The problem is that this assumes at least Pelagianism and at
worst omniscience and moral perfection. In other words, it assumes a completely
unbiblical/antibiblical anthropology.
According to the Bible (and common sense) man is not god,
and therefore, is not omniscient. The fact that man grows in moral behavior
means he is not morally perfect. And the fact that there is evil in the world
means that man is not morally neutral or good (environment cannot cause one who
is morally good to be morally evil since one who is good would always react to
negative environmental conditions with good). Furthermore, the Bible confirms
that man is not morally neutral but under the sin of Adam, born corrupt in mind
and will, desiring to kill rather than be killed and to eat rather than to be
eaten.

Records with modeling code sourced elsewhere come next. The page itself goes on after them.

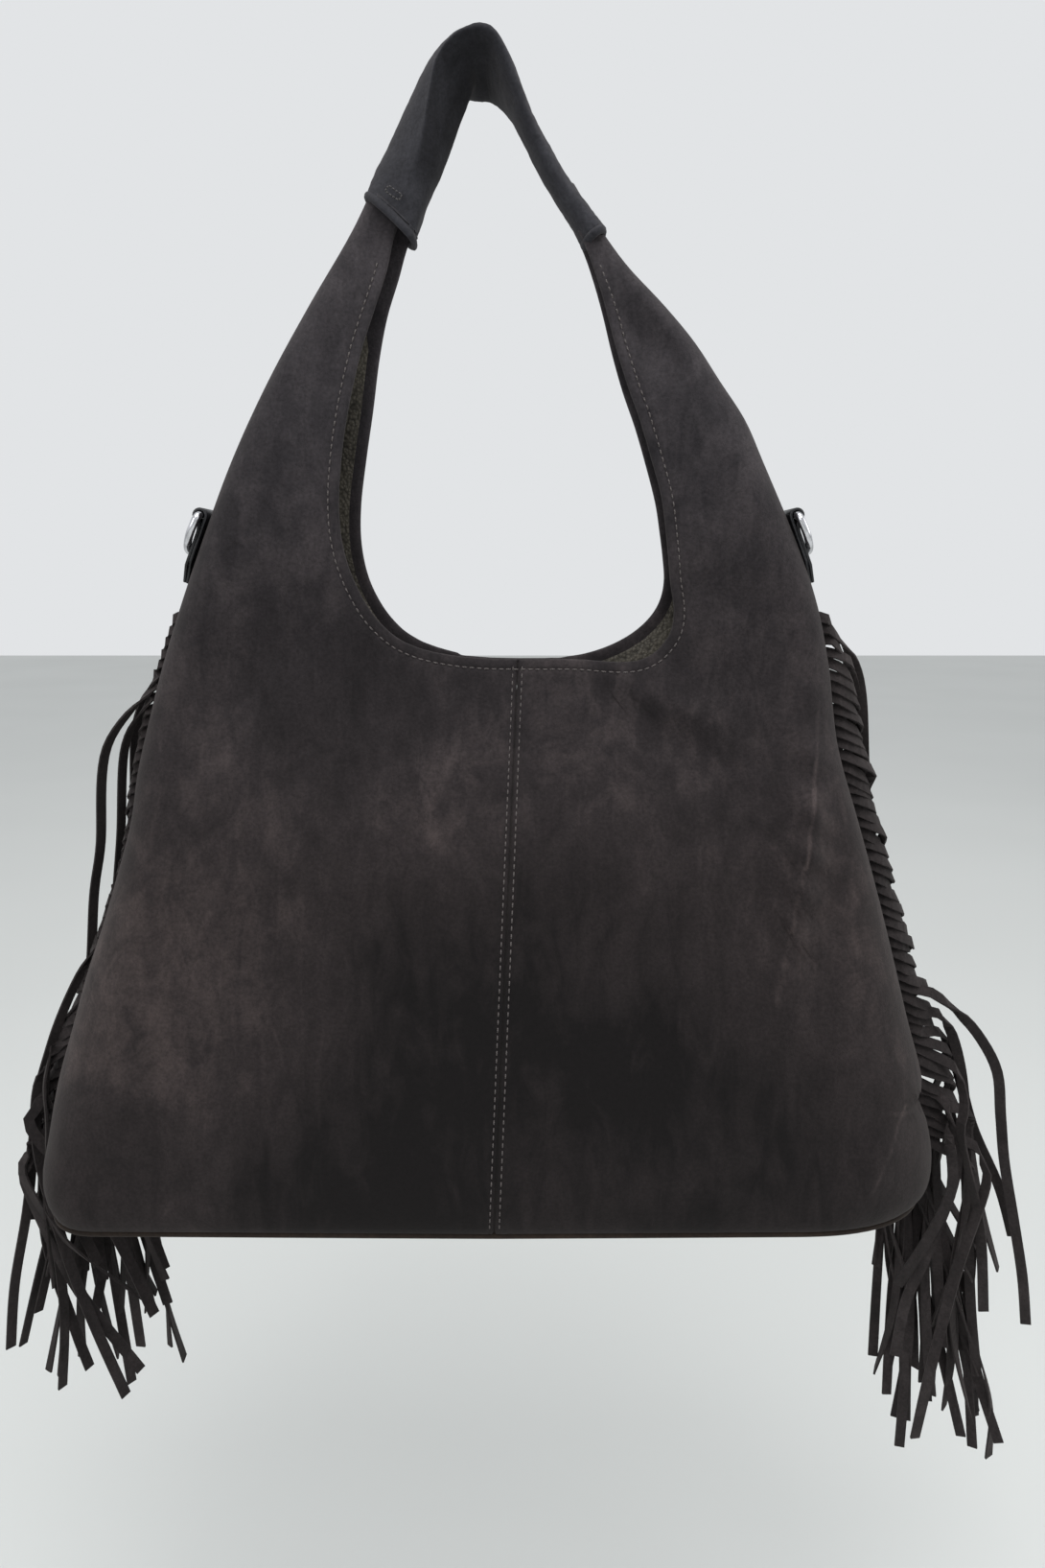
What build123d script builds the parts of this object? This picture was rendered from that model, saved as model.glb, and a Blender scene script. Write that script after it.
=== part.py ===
from build123d import *
import math
import os

os.makedirs("parts", exist_ok=True)

# Hobo bag hung by its shoulder strap. The origin is the hang point under the strap, X runs across the bag,
# the front face looks along -Y, and Z is up. All sizes are in millimetres.

# Cloth and stiffener thicknesses
suede = 1.6
skin = 1.0
base_suede = 2.5
board = 2.0
sleeve_wall = 1.5
core_gap = 0.2

# Outline of the filled bag: height, left side, right side, half depth, half depth at the centre seam, corner
mouth_pinch = 6.0
base_z = -484.0
body_sections = [
    (-48.0, -46.0, 36.0, 6.0, 6.4, 5.0),
    (-64.0, -55.0, 47.0, 8.0, 8.5, 6.5),
    (-95.0, -74.0, 76.0, 13.0, 13.6, 10.0),
    (-126.0, -92.0, 100.0, 17.0, 17.8, 13.0),
    (-158.0, -108.0, 118.0, 19.0, 20.0, 14.5),
    (-191.0, -121.5, 133.5, 19.0, 20.0, 14.5),
    (-224.0, -134.0, 145.0, 17.5, 12.0, 13.0),
    (-247.0, -142.0, 150.0, 16.5, mouth_pinch, 12.0),
    (-272.0, -149.0, 153.5, 20.0, mouth_pinch, 15.0),
    (-300.0, -156.0, 159.0, 27.0, 20.0, 20.0),
    (-336.0, -164.0, 171.0, 34.0, 37.0, 26.0),
    (-395.0, -181.0, 186.0, 45.0, 48.0, 35.0),
    (-451.0, -195.0, 199.0, 53.0, 55.0, 41.0),
    (-475.0, -198.0, 203.0, 54.0, 56.0, 42.0),
    (base_z, -191.0, 196.0, 48.0, 50.0, 37.0),
]
horn_top_z = body_sections[0][0]

# Centre seam, which leans a little
seam_top = (14.0, -244.0)
seam_foot = (4.0, base_z)

# Opening between the two horns, as seen from the front
opening_floor_z = -244.0
opening_waist_z = -180.0
opening_left_x = -62.0
opening_right_x = 80.0
opening_left_r = 42.0
opening_right_r = 27.0
waist_r = 60.0
throat_z = -64.0
throat_left_x = -29.0
throat_right_x = 38.5
throat_slope = 0.45
facing_width = 42.0

# Shoulder sleeve: x, z, heading in degrees, half thickness, half width
sleeve_stations = [
    (-42.6, -65.0, 65.0, 14.4, 12.0),
    (-34.0, -47.0, 65.0, 13.6, 12.0),
    (-23.0, -25.0, 64.0, 9.0, 15.0),
    (-10.0, -3.4, 58.0, 4.2, 20.0),
    (-5.6, 1.3, 32.0, 3.3, 22.0),
    (0.0, 3.0, 0.0, 3.0, 23.0),
    (5.6, 1.2, -34.0, 3.2, 22.5),
    (10.0, -4.0, -58.0, 3.6, 21.0),
    (22.0, -24.0, -60.0, 4.4, 17.0),
    (33.6, -47.5, -60.0, 5.6, 12.0),
    (43.9, -66.0, -61.0, 6.6, 12.0),
]
sleeve_corner_share = 0.35

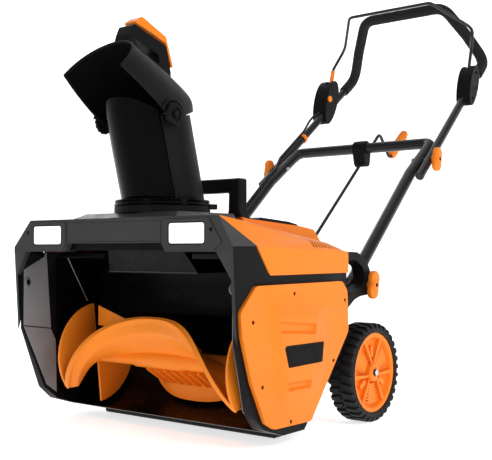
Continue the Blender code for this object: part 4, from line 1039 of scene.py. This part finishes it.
def make_crank_grip():
    length = math.dist(CRANK_FOOT, CRANK_TOP)
    start, end = along_crank(length + 0.010, 0.080), along_crank(length + 0.116, 0.080)
    axis = (spot(0, end) - spot(0, start)).normalized()
    reach = 0.106
    profile = [(0.0045, 0.0), (0.0080, 0.0), (0.0098, 0.0020)]
    rings = 11
    for i in range(rings):
        base = 0.006 + i * (reach - 0.016) / rings
        swell = 0.0118 + 0.0010 * math.sin(math.pi * i / (rings - 1))
        profile += [(swell - 0.0014, base), (swell, base + 0.0022), (swell, base + 0.0056),
                    (swell - 0.0014, base + 0.0076)]
    profile += [(0.0105, reach - 0.006), (0.0080, reach - 0.001), (0.0045, reach)]
    grip = lathe("crank_handgrip_ribbed", profile, spot(0, start), axis, 32, 60)
    put(grip, "crank_handgrip", ORANGE, "orange_plastic", "crank_grip")


def make_cable():
    """One switch cable down the left leg, which bends where the handle folds."""
    along = (upper_leg(-1, 1.0) - upper_leg(-1, 0.9)).normalized()
    normal = Vector((0, -along.z, along.y)).normalized()
    path = [upper_leg(-1, d) + normal * (0.0136 + extra)
            for d, extra in ((0.9900, 0.0020), (0.9840, 0.0030), (0.9740, 0.0070),
                             (0.9620, 0.0090), (0.9480, 0.0080), (0.9340, 0.0040),
                             (0.9240, 0.0010), (0.9160, 0.0), (0.8800, 0.0), (0.8400, 0.0),
                             (0.8150, 0.0))]
    leg = (lower_leg(-1, 0.70) - lower_leg(-1, 0.60)).normalized()
    inboard = Vector((1, 0, 0))
    square = leg.cross(inboard).normalized()
    for depth, roll in ((0.765, 0), (0.735, 0), (0.680, 0), (0.620, 0), (0.580, 12),
                        (0.555, 40), (0.535, 70), (0.515, 92)):
        turn = math.radians(roll)
        path.append(lower_leg(-1, depth)
                    + (-square * math.cos(turn) + inboard * math.sin(turn)) * 0.0166)
    path += [spot(-0.182, (0.498, 0.2960)), spot(-0.176, (0.482, 0.2890)),
             spot(-0.173, (0.4675, 0.2860))]
    cable = tube("switch_cable", dense(bent(path, 0.02, 4), 0.004), 0.0030, 12)
    cable.data.materials.append(CABLE)
    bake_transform(cable)
    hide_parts("switch_cable_upper", "switch_cable_lower")


make_housing()
make_front()
make_covers()
make_hood()
make_auger()
make_wheels()
make_shells()
make_chute()
make_deflector()
make_tubes()
make_grip()
make_boxes()
make_knobs()
make_crank_grip()
make_cable()


# ---- stage, light, camera
def make_stage():
    """A pale floor that curves up behind the machine, soft lights and the camera."""
    bm = bmesh.new()
    reach = 14.0
    profile = [(-reach, 0.0), (2.6, 0.0)]
    for i in range(1, 13):
        a = math.radians(90 * i / 12)
        profile.append((2.6 + 2.0 * math.sin(a), 2.0 * (1 - math.cos(a))))
    profile.append((4.6, 9.0))
    rows = [[bm.verts.new((x, y, z)) for x in (-reach, reach)] for y, z in profile]
    for a, b in zip(rows, rows[1:]):
        bm.faces.new((a[0], a[1], b[1], b[0]))
    floor = add("floor", bm, 80)
    floor.rotation_euler = (0, 0, math.radians(38))
    paper = moulded("studio_paper", (0.92, 0.92, 0.93), 0.75, 0.01, 40, 0.02)
    floor.data.materials.append(glowing(paper, 0.70))

    world = bpy.data.worlds.new("studio")
    bpy.context.scene.world = world
    world.use_nodes = True
    tree = world.node_tree
    lit = tree.nodes["Background"]
    seen = tree.nodes.new("ShaderNodeBackground")
    for node, strength in ((lit, 0.26), (seen, 1.0)):
        node.inputs["Color"].default_value = (1, 1, 1, 1)
        node.inputs["Strength"].default_value = strength
    # the camera sees a white studio, which lights the machine only softly
    mix = tree.nodes.new("ShaderNodeMixShader")
    path = tree.nodes.new("ShaderNodeLightPath")
    tree.links.new(path.outputs["Is Camera Ray"], mix.inputs[0])
    tree.links.new(lit.outputs[0], mix.inputs[1])
    tree.links.new(seen.outputs[0], mix.inputs[2])
    tree.links.new(mix.outputs[0], tree.nodes["World Output"].inputs["Surface"])

    def area(name, place, aim, size, power, height=None):
        data = bpy.data.lights.new(name, "AREA")
        data.shape = "RECTANGLE"
        data.size, data.size_y = size, height or size
        data.energy = power
        light = bpy.data.objects.new(name, data)
        bpy.context.scene.collection.objects.link(light)
        light.location = place
        light.rotation_euler = (Vector(aim) - Vector(place)).to_track_quat("-Z", "Y").to_euler()

    area("key", (2.9, -1.2, 2.2), (0, -0.1, 0.35), 1.2, 40)
    area("front_fill", (0.3, -3.2, 0.9), (0, -0.4, 0.4), 0.5, 7, 1.6)
    area("top", (0.0, 0.2, 3.2), (0, 0, 0.3), 2.2, 12)
    area("rim", (-2.6, 1.4, 1.8), (0, 0, 0.5), 0.8, 16, 2.0)
    area("strip", (2.4, -0.2, 1.0), (0, -0.4, 0.5), 0.18, 9, 1.6)
    scene = bpy.context.scene
    scene.view_settings.view_transform = "Standard"
    scene.view_settings.look = "None"

    camera = bpy.data.cameras.new("camera")
    camera.lens, camera.sensor_width = 64.64, 36.0
    eye = bpy.data.objects.new("camera", camera)
    scene.collection.objects.link(eye)
    eye.location = (1.1295, -1.0747 + FRONT, 0.3306)
    eye.rotation_euler = (math.radians(91.315), 0.0, math.radians(37.80))
    camera.clip_end = 60.0
    scene.camera = eye


make_stage()

import json
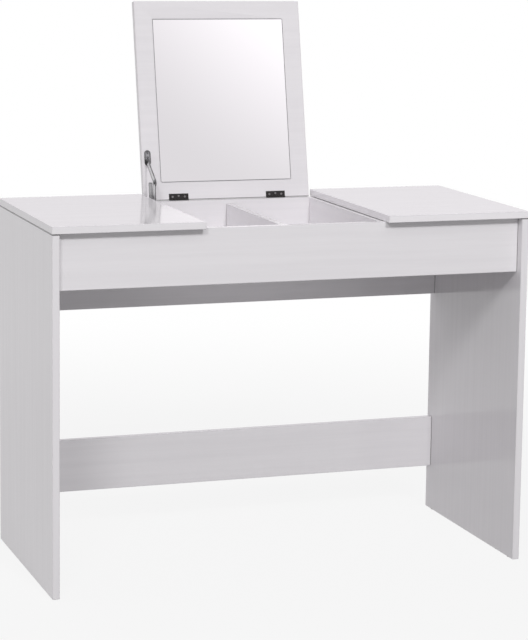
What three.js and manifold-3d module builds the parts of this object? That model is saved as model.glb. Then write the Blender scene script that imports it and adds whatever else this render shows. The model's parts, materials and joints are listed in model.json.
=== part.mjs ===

His mind is sick above all things and horribly corrupt from the time he
young, conceived in sin, and even the best of fallen mankind, believers, are
called “evil” by Christ Himself.
This means that man has no way of knowing whether a moral
action commanded by God is good or evil apart from God revealing it to him. He
has no access to that information directly because he is not a god himself, and
he has no access to that information indirectly because his sin causes him to
interpret information to accommodate his sin rather than to uproot it (i.e., he
suppresses the truth in unrighteousness).
Therefore, he is left simply “feeling” that what God
commands here is awful, but if a biblical and logical anthropology is adopted,
he would have to conclude that his feelings are based on the fact that he
himself is a criminal and deserving of the same punishment. Therefore, he hates
this God, not because God is morally inferior to him, but because God is
morally superior to him and will not let evil men and their posterity go
unpunished.
Hence, he feels the way he does because he is like a mass
murderer who snarls at his executioners as they prepare to administer his
lethal injection.
Those who maintain that their spidey senses are morally
superior to the God presented in the Bible , e.g., the Deuteronomic texts,
assume an anthropology that they have no basis for believing in. They have no
inerrant standard or knowledge by which to judge their claim that the modern
man knows better than the text. They are simply guessing and then dogmatically
asserting that they know better, but there is no way for them to do so.
Thus, those claiming to reject these texts actually reject a
lot more. They reject biblical anthropology and the anthropology that Jesus
Himself confirms, even in the red letters,
which every liberal knows are most authoritative parts of the Bible (sarcasm
implied).
Maybe Errantists need to read John 10:35 “and the Scripture
cannot be broken up.” Jesus made that statement because He quoted a Psalm that
was placed in the section of the Hebrew Bible called Ketubim, i.e., Writings,
and was often thought to be of a lesser authoritative nature than the Prophets
and certainly the Torah. There are no texts that can be broken off as less
authoritative or less inspired because they are, as Jesus argues, “the Word of
God.”
What this means is that the Errantist’s view that the Bible
is errant assumes that it is errant before he can evaluate it one way or the
other. In other words, his conclusion that the Bible is errant is based on his
assumption that the Bible is errant, and thus, he is making a circular argument
that merely asserts a belief without any evidence. His evidence must assume the
very anthropology rejected by the Bible, and hence, he must reject the Bible
before he ever evaluates its claims to draw that conclusion.
To put it plainly, he actually needs to assume an errant
Bible in order to establish an errant Bible.
This is not to suggest that Inerrantists do not start from a faith position, but that both Errantists and Inerrantists must assume an a priori faith position, which means that Errantism is not an academic conclusion but a position based upon faith that the Bible is errant, and therefore, concludes such in its analysis of individual texts. In short, it is not simply looking at what the Bible is and what it is doing. It is a priori deciding what the Bible is and what it is doing and then arguing in accordance with one's presuppositional beliefs. This is religion, not some objective analysis.